Learning-Deep-Learning

Volumetric and Multi-View CNNs for Object Classification on 3D Data

Mar 2019

tl;dr: Improvement of volumetric CNNs (3d shapenets) closes its gap with multi-view CNNs (MVCNN).

Overall impression

The paper starts with one hypothesis: the performance gap of volumetric and multi-view CNN is due to the resolution difference. However experiment shows this only explains part of the gap. The paper then takes on two directions: improve the volumetric CNN architecture, and exploit the resolution in MVCNN. This paper already shows the concise and straightforward style of Charles Qi’s style later shown in pointnet.

Key ideas

The gap between 2D and 3D can be attributed to 2 factors: input resolution and network architecture.
The experiment to examine the effect of spatial resolution in 2D and 3D CNNs is done by sphere rendering. Spheres are used for discretization as they are view invariant.
Two improved volumetric CNN are proposed
- Sub volume supervision (SubvolSup): the 3D network overfits severely. To address this, more difficult but highly relevant auxiliary tasks are added to perform classification with partial volume (specifically with feature maps within each octant).
- Anisotropic probing (AniProbing): use an anisotropic kernel to mimic 2D projection of a 3D input.
Use of orientation-pooling with multi-orientation (MO) input augmentation to boost the performance of SubvolSup.
- As expected, AniProbing benefits more from the augmentation. In other words, AniProbing is inspired by MVCNN and is supposed to use with multi-orientation augmentation.
Another way to boost the performance of volumetric CNN is to use a spatial transformation network.

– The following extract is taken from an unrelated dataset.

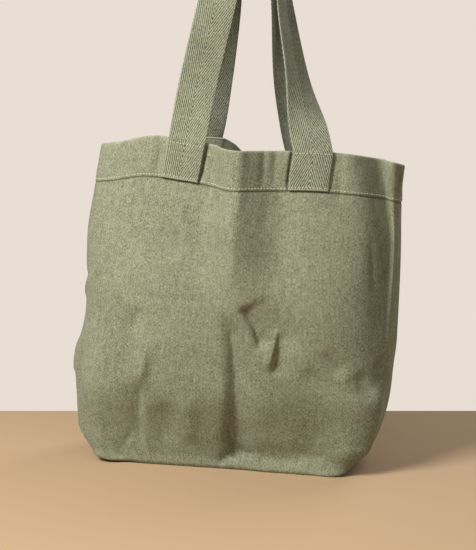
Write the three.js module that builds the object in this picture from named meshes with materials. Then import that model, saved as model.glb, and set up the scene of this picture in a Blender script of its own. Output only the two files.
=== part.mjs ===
// Linen tote bag with a boxed base, a folded hem and two herringbone webbing handles.
// It stands open on its base. Millimetres, +X right, +Y back, +Z up.
import * as THREE from 'three';
import { mergeVertices } from 'three/addons/utils/BufferGeometryUtils.js';

// Driving dimensions
const PANEL_WIDTH = 400; // each panel between its side seams
const BASE_DEPTH = 120; // boxed base, front edge to back edge
const HALF_BASE = BASE_DEPTH / 2;
const WALL_HEIGHT = 360; // base edge to rim, measured on the cloth
const HEM_DEPTH = 42;
const CLOTH = 1.6; // panel thickness with its seam turnings pressed flat
const HEM_RELIEF = 0.9; // how far the folded hem stands out of the cloth
const WEB_WIDTH = 40;
const WEB_THICKNESS = 2;
const FRONT_ENDS = [-64, 82]; // centre lines of the front handle's two ends, from the panel's middle
const BACK_ENDS = [-75, 56];
const PIECE_GAP = 0.3; // between neighbouring pieces
const FRONT_PITCH = 10; // column pitch of each panel's mesh
const BACK_PITCH = 20;
const LOOP_RADIUS = 18; // bend at the top of a handle
const LOOP_YAW = THREE.MathUtils.degToRad(25); // plan angle of the hook line the handles hang over
const LOOP_OFFSET = 21.5; // each handle's centre from the middle of the pair
const LOOP_CENTRE = new THREE.Vector3(33, 0, 612);
// Puts the origin under the middle of the bag's box
const ORIGIN_SHIFT = new THREE.Vector3(-11.4, 18.1, 0);

// Horizontal sections of the bag. left and right are the plan x of the side seams, seamLeft and
// seamRight their y, front and back the reach of each panel from the seams, squareLeft and
// squareRight the superellipse exponent of each half, ridge and slump the push of the mid fold of
// the front and of the back. trough is the depth of the front's fold beside the right seam and
// troughGap its distance from the seam.
const SECTION_COLUMNS = [
  'level', 'left', 'right', 'seamLeft', 'seamRight', 'front', 'back', 'squareLeft', 'squareRight',
  'ridge', 'slump', 'trough', 'troughGap',
];
const SECTIONS = [
  [0, -136, 135, 0, 0, 54, 56, 13, 13, 0, 0, 0, 20],
  [3, -142, 140, 0, 0, 55, 61, 13, 13, 0, 0, 0, 20],
  [9, -148, 146, 0, 0, 55.5, 64, 9, 9, 0, 0, 0, 20],
  [18, -155, 153, -1, 0, 57, 63, 7, 7, 0, 0, 0, 20],
  [40, -168, 168, -4, 0, 62, 60, 4, 4, 0, 0, 0, 20],
  [100, -171, 182, -8, -6, 74, 56, 2.9, 2.8, 0, 0, 0, 8],
  [180, -156, 187, -10, -14, 75, 54, 2.8, 2.5, 8, 4, 6, 7],
  [260, -154, 190, -12, -20, 67, 48, 2.7, 2.4, 16, 20, 12, 7],
  [320, -144, 191, -14, -24, 58, 40, 2.6, 2.3, 21, 34, 17, 14],
  [360, -136, 195, -15, -24, 56, 36, 2.5, 2.2, 23, 42, 20, 25],
].map((row) => Object.fromEntries(SECTION_COLUMNS.map((column, i) => [column, row[i]])));

// Plan of the two mid folds
const RIDGE = { x: 30, leftFlank: 22, leftPower: 2, rightFlank: 30, rightPower: 2 };
const TROUGH_FLANK = 15; // width of the trough's left slope
const TROUGH_SEAM_SHARE = 0.4; // width of its right slope, as a share of its gap to the seam
const SLUMP = { x: 24, leftFlank: 34, leftPower: 2, rightFlank: 42, rightPower: 2 };

// Height of each rim above the floor, by the cloth's distance from the panel's middle
const FRONT_RIM = [
  { across: -200, height: 351 },
  { across: -150, height: 355 },
  { across: -100, height: 362 },
  { across: -60, height: 357 },
  { across: 8, height: 347.5 },
  { across: 80, height: 347 },
  { across: 150, height: 340 },
  { across: 200, height: 331 },
];
const BACK_RIM = [
  { across: -200, height: 350 },
  { across: -110, height: 357 },
  { across: -75, height: 359 },
  { across: -55, height: 357.5 },
  { across: -40, height: 351 },
  { across: -26, height: 341 },
  { across: 10, height: 334 },
  { across: 80, height: 341 },
  { across: 200, height: 331 },
];

// The front left corner of the base is lifted clear of the floor by the cloth's own spring
const CORNER_LIFT = { x: -150, y: -66, reach: 85, height: 4, fade: 70 };

// Wall rows by level, with a close pair where the hem's stitched edge steps out
const HEM_START = WALL_HEIGHT - HEM_DEPTH;
const HEM_STEP = 0.8;
const LEVELS = [
  0, 3, 10, 22, 36, 52, 70, 90, 110, 130, 150, 170, 190, 210, 230, 250, 268, 286, 302,
  HEM_START, HEM_START + HEM_STEP, 332, 346, WALL_HEIGHT,
];

// Creases of each panel: from and to are [across, level] on the cloth, height is outward
const FRONT_FOLDS = [
  { name: 'mid valley, upper', from: [0, 188], to: [16, 128], width: 12, height: -7 },
  { name: 'mid valley, lower', from: [18, 104], to: [18, 18], width: 12, height: -8 },
  { name: 'short crease', from: [22, 192], to: [41, 154], width: 9, height: -4 },
  { name: 'pinch ridge', from: [54, 172], to: [51, 128], width: 9, height: 4 },
  { name: 'pinch valley', from: [68, 168], to: [64, 126], width: 9, height: -5 },
  { name: 'left pleat', from: [-71, 155], to: [-77, 34], width: 10, height: 6 },
  { name: 'left pleat valley', from: [-91, 155], to: [-93, 34], width: 12, height: -4 },
  { name: 'left side valley', from: [-157, 150], to: [-168, 88], width: 11, height: -9 },
  { name: 'left side flap', from: [-175, 150], to: [-184, 104], width: 14, height: 4 },
  { name: 'left wrinkle', from: [-158, 222], to: [-174, 200], width: 10, height: -3 },
  { name: 'strap swell', from: [122, 350], to: [124, 300], width: 11, height: 4 },
  { name: 'low diagonal', from: [137, 128], to: [158, 94], width: 11, height: -4 },
  { name: 'base tuck', from: [26, 20], to: [134, 32], width: 12, height: -4 },
  { name: 'low overhang', from: [-134, 6], to: [-10, 4], width: 44, height: -6 },
  { name: 'toe roll', from: [28, 7], to: [124, 7], width: 14, height: 5 },
];
const BACK_FOLDS = [
  { name: 'mid crease', from: [-6, 300], to: [10, 60], width: 16, height: -6 },
  { name: 'left drape', from: [-120, 320], to: [-90, 120], width: 18, height: 6 },
  { name: 'right drape', from: [110, 300], to: [130, 90], width: 18, height: -7 },
  { name: 'low roll', from: [-80, 26], to: [90, 30], width: 16, height: -6 },
];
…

STN tends to align all 3D volumes to a canonical viewpoint.

Technical details

AniProbing is different from 2D rendering of a 3D object with computer graphics in two ways: it “sees through” the 3D object and provides an x-ray like scanning capacity; it saves computation time.

Notes

Video presentation at CVPR 2015.
How about using deterministic average or max pooling, instead of learning an anisotropic kernel in AniProbing?